Add cluster services to init scripts. Start cluster and resource manager on both nodes:
# chkconfig --add cman # chkconfig cman on # chkconfig --add rgmanager # chkconfig rgmanager on # /etc/init.d/cman start # /etc/init.d/rgmanager start # clustat Cluster Status for vorh6t @ Tue Oct 2 12:55:38 2012 Member Status: Quorate Member Name ID Status ------ ---- ---- ------ vorh6t01.domain.com 1 Online, rgmanager vorh6t02.domain.com 2 Online, Local, rgmanager Service Name Owner (Last) State ------- ---- ----- ------ ----- service:vorh6t vorh6t01.domain.com started
Switch Service to another node:
# clusvcadm -r vorh6t -m vorh6t02 Trying to relocate service:vorh6t...Success service:vorh6t is now running on vorh6t02.domain.com
Freeze resources (for maintenance):
# clusvcadm -Z vorh6t Local machine freezing service:vorh6t...Success
Resume normal operation:
# clusvcadm -U vorh6t Local machine unfreezing service:vorh6t...Success
Resorce can and should be nested to create dependencies between them:
... <rm> <failoverdomains/> <resources/> <service autostart="1" name="vorh6t" recovery="relocate"> <ip address="10.129.131.12/22"> <lvm name="vorh6tlv" lv_name="export" vg_name="datavg"> <fs name="vorh6tfs" device="/dev/datavg/export" mountpoint="/export" fstype="ext4" options="discard" force_unmount="1" self_fence="1" /> </lvm> </ip> </service> </rm> ...

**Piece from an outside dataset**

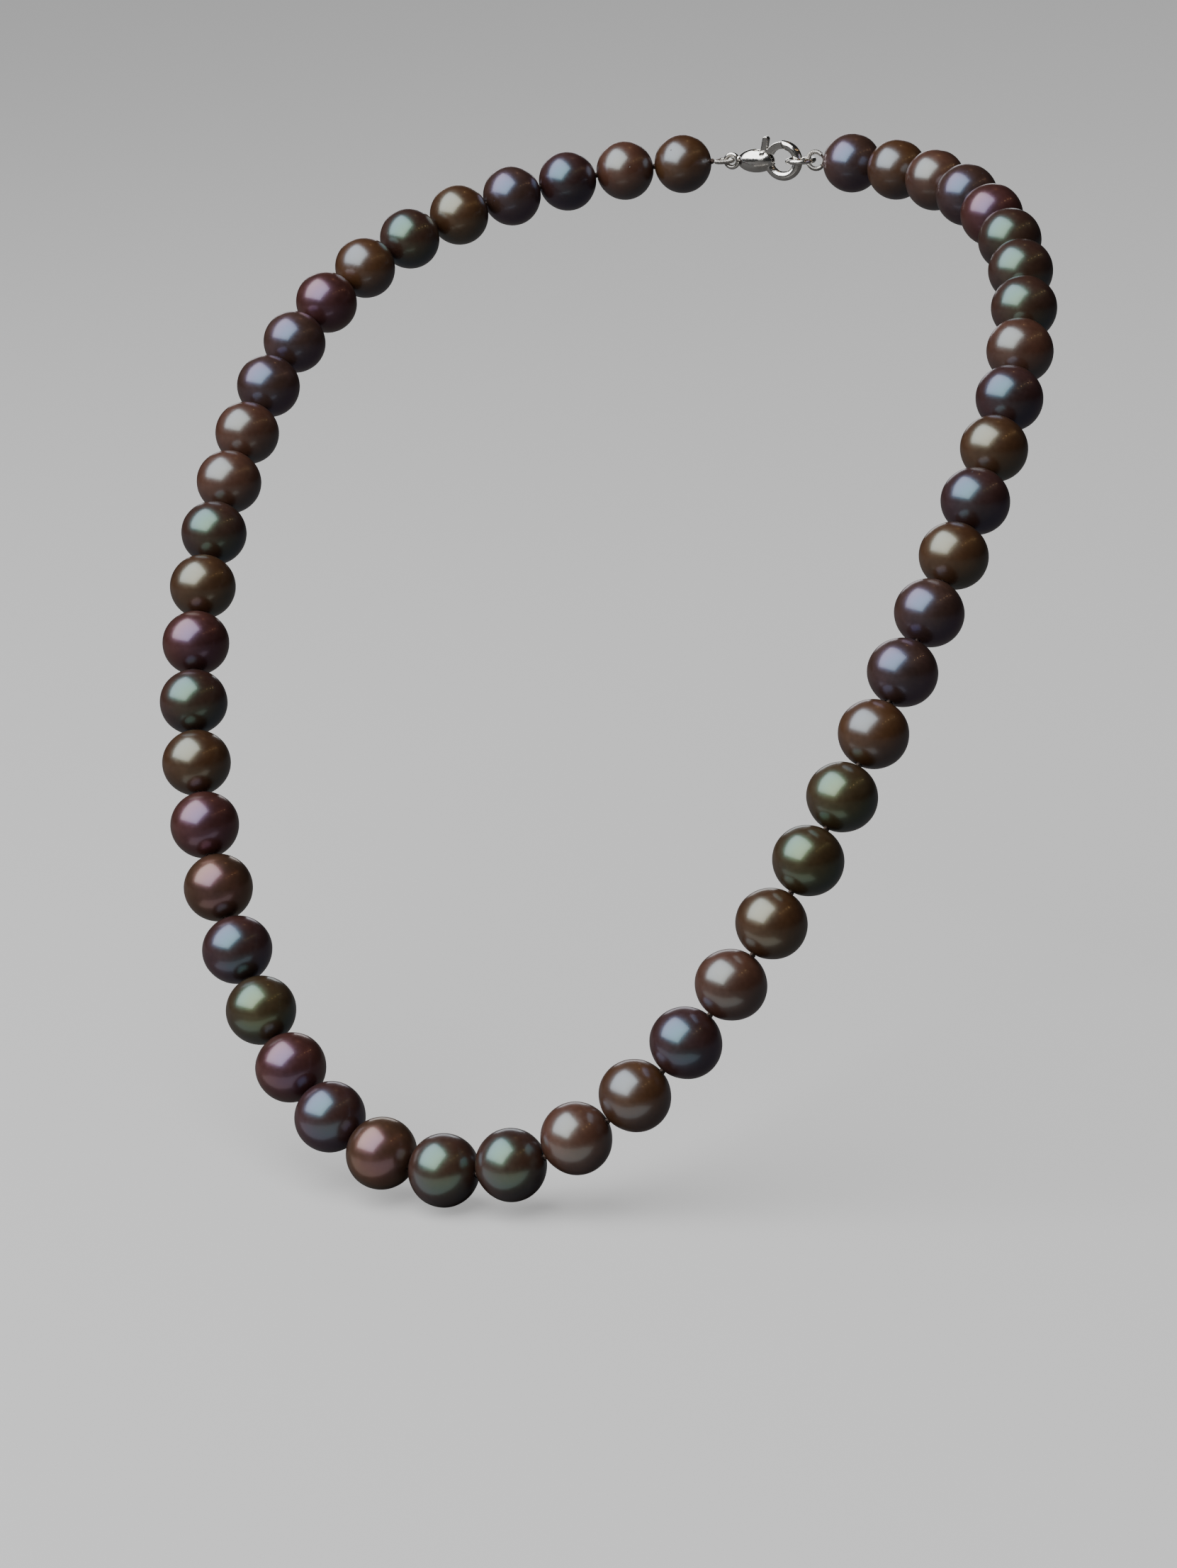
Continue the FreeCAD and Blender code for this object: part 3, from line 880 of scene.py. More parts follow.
@dataclass
class Pearls:
    """The forty-nine pearls, each grown a little off round.

    Args:
        strand: where they sit.
        palette: their materials.
        sides: faces round each pearl.
        crown_rows: rows of faces from one mouth to the other.
        mouth: radius of the opened mouth at the pearl's skin.
        seat: radius of the seat that takes half a knot.
        drill: radius of the hole.
        seat_rows: rows of faces down the seat.
        brim: angle below a knot's middle at which its seat starts, so that it has no lip.
        swelling: how far the slow swellings rise and fall.
        rings: how far the rings about the hole do.
        dimples: depth of the dimples.
        seed_step: from one pearl's seed to the next's.
    """

    strand: Strand
    palette: Palette
    sides: int = 96
    crown_rows: int = 52
    mouth: float = 0.66 * MM
    seat: float = 0.60 * MM
    drill: float = 0.40 * MM
    seat_rows: int = 4
    brim: float = math.radians(16.0)
    swelling: float = 0.20 * MM
    rings: float = 0.030 * MM
    dimples: float = 0.030 * MM
    seed_step: float = 3.7

    def outline(self, pearl: StrungPearl) -> list[tuple[float, float]]:
        """Half of a pearl's section: crown, seat, hole and seat again.

        Args:
            pearl: the pearl.

        Returns:
            (radius, height) all the way round.
        """
        wide, long = pearl.half_width, pearl.half_length
        top = math.acos(self.mouth / wide)
        crown = [-top + 2 * top * row / self.crown_rows for row in range(self.crown_rows + 1)]
        points = [(wide * math.cos(t), long * math.sin(t)) for t in crown]
        knot_height = pearl.bore_end + self.strand.seat_depth
        dip = math.acos(self.drill / self.seat)
        slope = (dip - self.brim) / self.seat_rows
        bowl = [self.brim + slope * row for row in range(self.seat_rows + 1)]
        seat = [(self.seat * math.cos(t), knot_height - self.seat * math.sin(t)) for t in bowl]
        points += seat
        points += [(radius, -height) for radius, height in reversed(seat)]
        return points

    def build(self) -> None:
        """Make every pearl and hang it on its body."""
        tree = growth_tree()
        for pearl in self.strand.pearls:
            slot = self.strand.slot_of[pearl.node]
            kind = Nacre(slot)
            if pearl.number < -DROP_STEPS:
                kind = LEFT_NECK_ORDER[-pearl.number - DROP_STEPS - 1]
            mesh = lathe(pearl.label, self.outline(pearl), self.sides)
            values = {
                "Material": self.palette.pearl(kind),
                "Seed": self.seed_step * pearl.number,
                "Swelling": self.swelling,
                "Rings": self.rings,
                "Dimples": self.dimples,
            }
            piece = grown(pearl.label, mesh, tree, values)
            turn = pearl.way.to_track_quat("Z", "Y").to_matrix().to_4x4()
            piece.data.transform(Matrix.Translation(pearl.centre) @ turn)
            finish_piece(piece, self.strand.body_of[pearl.node], kind.value, pearl.node)


# ---- silk and wire ------------------------------------------------------------------------

# A knot's shape, as shares of its radius: its cord, its spread and its height along the thread.
KNOT_CORD = 0.36
KNOT_SPREAD = 0.21
KNOT_HEIGHT = 1.7
KNOT_POINTS = 30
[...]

Increment config_version at the beginning of /etc/cluster/cluster.conf. Distribute updated /etc/cluster/cluster.conf and inform cluster about changes:
vorh6t01 # scp /etc/cluster/cluster.conf vorh6t02:/etc/cluster/cluster.conf # cman_tool version -r -S
Check /var/log/messages for errors on both nodes. Verify status with clustat. df should show you /export mounted on one of nodes.

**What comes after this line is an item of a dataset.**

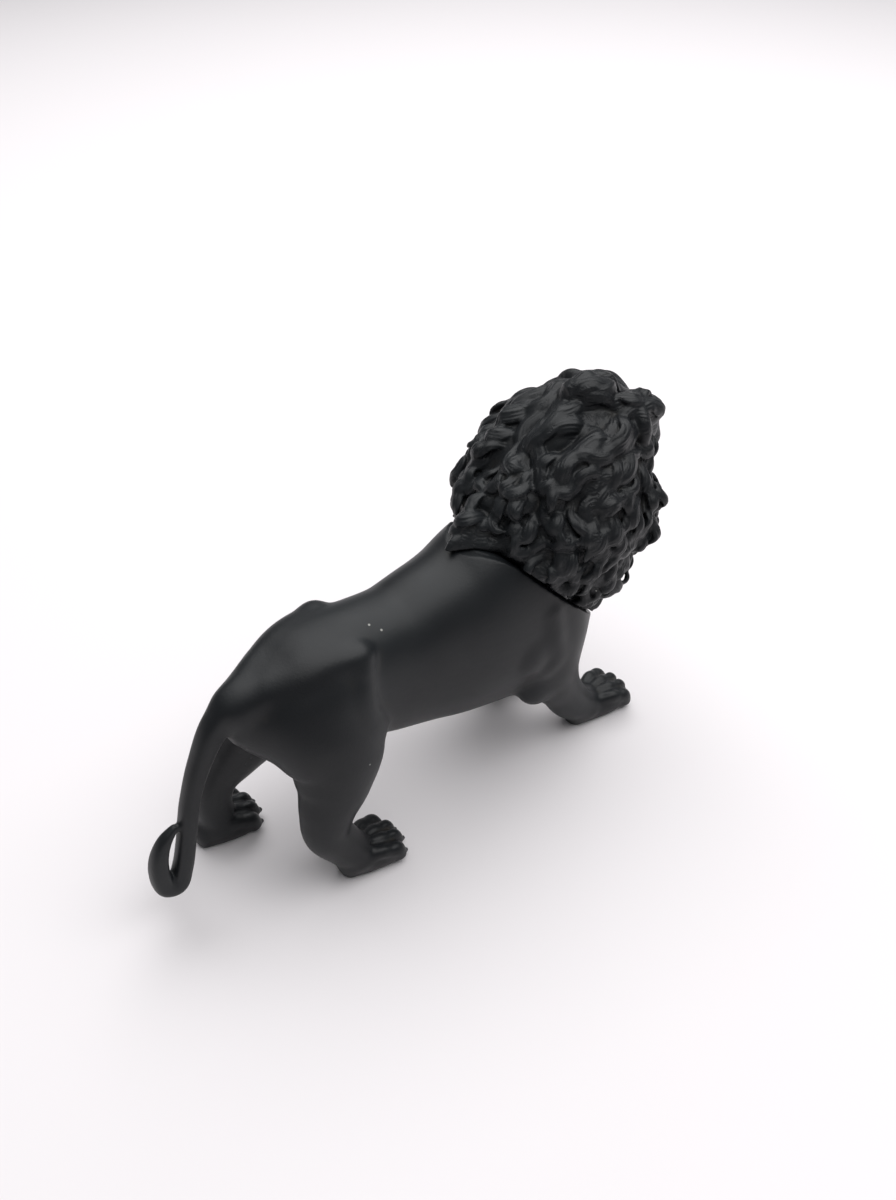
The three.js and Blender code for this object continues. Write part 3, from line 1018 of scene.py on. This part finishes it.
print("stage: mane")
maneClay, path, normals, radii = sculptMane(ironMane)
manePiece = bake(maneClay, "head_and_mane_casting", mane["faces"])
spots = vertexArray(manePiece)
soft = maneClay.smooth(14)
addValue(manePiece, "hollow", np.clip(-maneClay.sample(spots, soft) * 1.2, 0, 1))
tree = kdtree.KDTree(path.shape[0] * path.shape[1])
flat = path.reshape(-1, 3)
for i, p in enumerate(flat):
    tree.insert(p, i)
tree.balance()
tangent = np.gradient(path, axis=1)
sideways = np.cross(normals, tangent).reshape(-1, 3)
sideways /= np.maximum(np.linalg.norm(sideways, axis=1), 1e-6)[:, None]
nearest = np.array([tree.find(p)[1] for p in spots])
across = ((spots - flat[nearest]) * sideways[nearest]).sum(1)
addValue(manePiece, "strand", across)
manePiece.data.materials.append(ironMane)
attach(manePiece, "root")
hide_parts("head_and_mane")

# ---- floor, light, camera ----

print("stage: studio")
floorMesh = bpy.data.meshes.new("floor")
floorMesh.from_pydata([(-4, -3, 0), (4, -3, 0), (4, 6, 0), (-4, 6, 0)], [], [(0, 1, 2, 3)])
floor = bpy.data.objects.new("floor", floorMesh)
bpy.context.scene.collection.objects.link(floor)
paper = bpy.data.materials.new("paper")
paper.use_nodes = True
paper.node_tree.nodes["Principled BSDF"].inputs["Base Color"].default_value = (0.80, 0.77, 0.785, 1)
paper.node_tree.nodes["Principled BSDF"].inputs["Roughness"].default_value = 0.9
paper.node_tree.nodes["Principled BSDF"].inputs["Specular IOR Level"].default_value = 0.1
floorMesh.materials.append(paper)


def areaLight(name, at, target, size, power, colour):
    data = bpy.data.lights.new(name, "AREA")
    data.shape = "RECTANGLE"
    data.size, data.size_y = size
    data.energy = power
    data.color = colour
    lamp = bpy.data.objects.new(name, data)
    lamp.location = at
    lamp.rotation_euler = (Vector(target) - Vector(at)).to_track_quat("-Z", "Y").to_euler()
    bpy.context.scene.collection.objects.link(lamp)
    return lamp


areaLight("overhead", (0.5, 0.25, 1.3), (0.5, 0.25, 0), (2.1, 2.6), 46.0, (1.0, 1.0, 1.0))

world = bpy.data.worlds.new("studio")
world.use_nodes = True
world.node_tree.nodes["Background"].inputs["Color"].default_value = (0.93, 0.97, 1.0, 1)
world.node_tree.nodes["Background"].inputs["Strength"].default_value = 0.12
bpy.context.scene.world = world
bpy.context.scene.view_settings.view_transform = "Standard"

cameraData = bpy.data.cameras.new("camera")
cameraData.lens = 32.4
cameraData.sensor_width = 36.0
camera = bpy.data.objects.new("camera", cameraData)
camera.location = (np.array([-133.63, -242.67, 345.0]) + rowShift) * metre
heading, pitch = math.atan2(0.7852, 0.6193), math.radians(40)
camera.rotation_euler = (math.radians(90) - pitch, 0, heading - math.radians(90))
bpy.context.scene.collection.objects.link(camera)
bpy.context.scene.camera = camera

Edit /etc/ssh/sshd_config file to force sshd listen only on local IPs (not on VIP). Populate shared /export with virtual FC16 distribution. Similar example can be found here Installing NFS based FC15 with updates for FC16. Then, still in chrooted FC16 skeleton, install openssh-server using yum. Exit chrooted FC16. Resulting /export listing should be similar:
# ls /export/ bin dev home lib64 media opt root sbin sys usr boot etc lib lost+found mnt proc run srv tmp var
Edit /export/etc/ssh/sshd_config to listen only on VIP.

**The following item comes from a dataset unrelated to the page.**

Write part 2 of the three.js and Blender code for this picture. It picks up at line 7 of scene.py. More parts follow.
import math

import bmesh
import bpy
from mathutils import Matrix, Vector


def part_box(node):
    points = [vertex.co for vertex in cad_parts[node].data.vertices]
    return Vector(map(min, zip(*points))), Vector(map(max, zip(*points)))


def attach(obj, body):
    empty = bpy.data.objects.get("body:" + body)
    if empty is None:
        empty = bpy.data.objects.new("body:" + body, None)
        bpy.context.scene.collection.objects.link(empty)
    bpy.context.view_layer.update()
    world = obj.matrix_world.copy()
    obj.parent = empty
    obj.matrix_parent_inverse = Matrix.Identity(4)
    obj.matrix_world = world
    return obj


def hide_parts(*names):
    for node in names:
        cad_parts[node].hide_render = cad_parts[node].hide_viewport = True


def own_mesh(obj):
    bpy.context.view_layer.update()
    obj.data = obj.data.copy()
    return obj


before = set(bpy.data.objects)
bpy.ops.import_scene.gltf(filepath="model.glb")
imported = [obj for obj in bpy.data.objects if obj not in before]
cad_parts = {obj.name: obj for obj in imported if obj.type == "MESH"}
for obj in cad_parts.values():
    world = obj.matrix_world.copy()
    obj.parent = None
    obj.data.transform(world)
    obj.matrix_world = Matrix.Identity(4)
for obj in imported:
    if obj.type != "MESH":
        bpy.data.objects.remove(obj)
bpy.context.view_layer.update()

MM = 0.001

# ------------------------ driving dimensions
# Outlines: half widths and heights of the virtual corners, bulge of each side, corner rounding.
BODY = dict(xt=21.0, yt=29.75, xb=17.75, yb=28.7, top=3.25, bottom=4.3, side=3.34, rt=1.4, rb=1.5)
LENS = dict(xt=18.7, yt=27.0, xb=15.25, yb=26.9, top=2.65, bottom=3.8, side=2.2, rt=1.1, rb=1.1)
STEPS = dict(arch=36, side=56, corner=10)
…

Copy SSH host keys to FC16:
# cp -va /etc/ssh/ssh_host* /export/etc/ssh/ `/etc/ssh/ssh_host_dsa_key' -> `/export/etc/ssh/ssh_host_dsa_key' `/etc/ssh/ssh_host_dsa_key.pub' -> `/export/etc/ssh/ssh_host_dsa_key.pub' `/etc/ssh/ssh_host_key' -> `/export/etc/ssh/ssh_host_key' `/etc/ssh/ssh_host_key.pub' -> `/export/etc/ssh/ssh_host_key.pub' `/etc/ssh/ssh_host_rsa_key' -> `/export/etc/ssh/ssh_host_rsa_key' `/etc/ssh/ssh_host_rsa_key.pub' -> `/export/etc/ssh/ssh_host_rsa_key.pub'
Create service script:
# cat /export/sshd-start-stop case "$1" in start) mount -o bind /proc /export/proc mount -o bind /sys /export/sys mount -o bind /dev /export/dev mount -o bind /dev/pts /export/dev/pts chroot /export /usr/sbin/sshd ;; stop) kill -9 $(netstat -tlnp | awk '/192.168.131.12:22/ {gsub("/sshd","");print $NF}') umount /export/dev/pts || umount -l /export/dev/pts umount /export/dev || umount -l /export/dev umount /export/sys || umount -l /export/sys umount /export/proc || umount -l /export/proc ;; status) [ 'x'"$(netstat -tlnp | awk '/192.168.131.12:22/ {gsub("/sshd","");print $NF}')" = 'x' ] && exit 1 exit 0 ;; esac
Modify /etc/cluster/cluster.conf:
<rm> <failoverdomains/> <resources/> <service autostart="1" name="vorh6t" recovery="relocate"> <lvm name="vorh6tlv" lv_name="export" vg_name="datavg"> <fs name="vorh6tfs" device="/dev/datavg/export" mountpoint="/export" fstype="ext4" options="discard" force_unmount="1" self_fence="1" > <ip address="10.129.131.12/22"> <script name="vorh6tssh" file="/export/sshd-start-stop" /> </ip> </fs> </lvm> </service> </rm>
Reload configuration, see SSH started on VIP. Connect to it, we are on FC16 !!:
$ SSH vorh6t Last login: Thu Oct 4 05:33:09 2012 from ovws -bash-4.2# cat /etc/issue Fedora release 16 (Verne)
This is the way you can implement HA solution for non cluster aware applications.
Building RedHat 6 Cluster with DRBD is a seperate (but similar) document.